L’amore che manca è l’amore che fa male, quello che spinge a compiere gesti estremi quali omicidi e suicidi, gesti che nascono dentro e a cui ci si ostina a cercare una legittimazione esterna. Forse perché è dall’esterno che a volte arriva la salvezza: dagli sguardi, dalle parole, dagli estranei. La conoscenza del nuovo dà valore al vecchio, lo svolgersi del presente crea un passato, mentre l’apertura verso gli altri ci riconduce a noi stessi, a farci fare pace con chi siamo stati un tempo.

La felicità non è una meta da raggiungere, ma una casa in cui tornare: non è davanti ma dietro. Tornare, non andare.

Cos’è, dunque, la tenerezza? È semplicemente una stretta di mano. Anzi, è dopotutto una stretta di mano: dopo i sensi di colpa di un tradimento, dopo un matrimonio senza amore, dopo l’assenza di un padre, dopo l’insistenza di un figlio, dopo la scomparsa di una madre, dopo la sconfitta della vecchiaia, dopo la ruvidità del proprio cuore, dopo il silenzio assordante della vita.

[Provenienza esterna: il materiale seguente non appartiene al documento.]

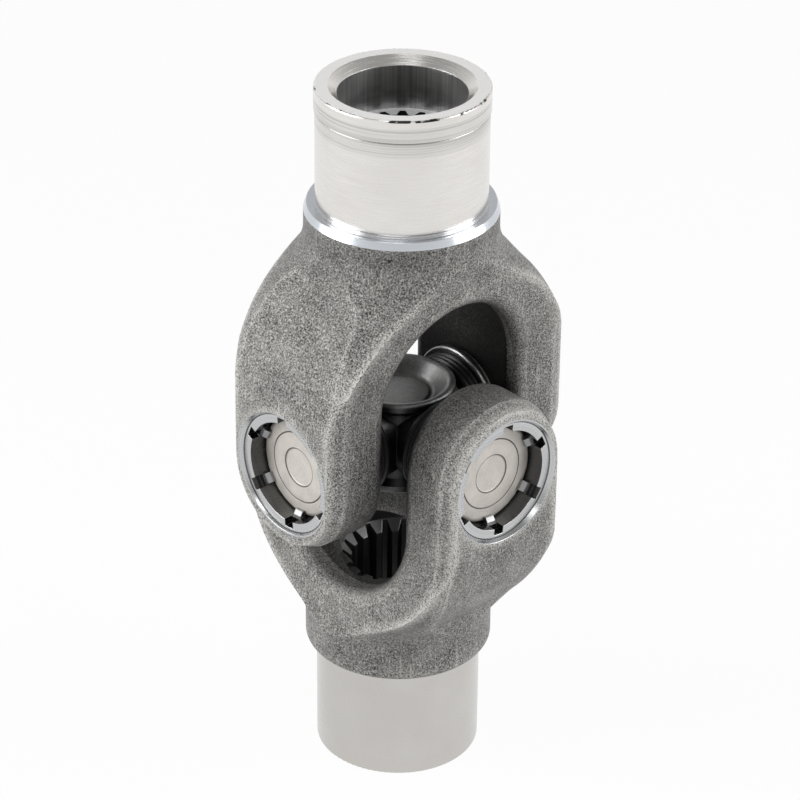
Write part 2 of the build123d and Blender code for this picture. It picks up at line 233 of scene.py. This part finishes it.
# World: its strength at the horizon and overhead, and the heights of the sky between which it falls
WORLD_STRENGTH = 0.5
WORLD_OVERHEAD = 0.12
WORLD_FALL = (0.15, 0.8)
MIRRORED_OVERHEAD = 0.35
MIRRORED_FALL = (0.1, 0.75)

# Floor
FLOOR_SIZE = 6.0
FLOOR_COLOUR = (0.9, 0.9, 0.9, 1.0)
FLOOR_GLOW_SHARE = 0.95

WHITE = (1.0, 1.0, 1.0, 1.0)
BEVEL_SAMPLES = 6
OPENNESS_SAMPLES = 8


def add(tree, kind, **settings):
    """New node of a kind, with its plain settings."""
    node = tree.nodes.new(kind)
    for name, value in settings.items():
        setattr(node, name, value)
    return node


def feed(tree, socket, value):
    """Give a socket a number, a colour or another socket's output."""
    if isinstance(value, bpy.types.NodeSocket):
        tree.links.new(value, socket)
    else:
        socket.default_value = value


def calc(tree, operation, first, second=0.0, third=0.0):
    """One math node."""
    node = add(tree, "ShaderNodeMath", operation=operation)
    feed(tree, node.inputs[0], first)
    feed(tree, node.inputs[1], second)
    feed(tree, node.inputs[2], third)
    return node.outputs[0]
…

Se dovessi definire la tenerezza, non saprei dire se è un sentimento o un prendere la mano dell’altro. Ma è qualcosa di cui il mondo sente la necessità. Serve a far cadere barriere, a scacciare l’ansia che ci assale. Viviamo tempi di paure, non a caso il film si apre e si chiude con un processo, dietro quei migranti imputati si percepiscono torbidi scenari.

Il film di Amelio è, quindi, un continuo invito a percorrere la via di questo sentimento per ritrovare casa. In fondo, la tenerezza è catarsi: ci rende liberi di essere fragili.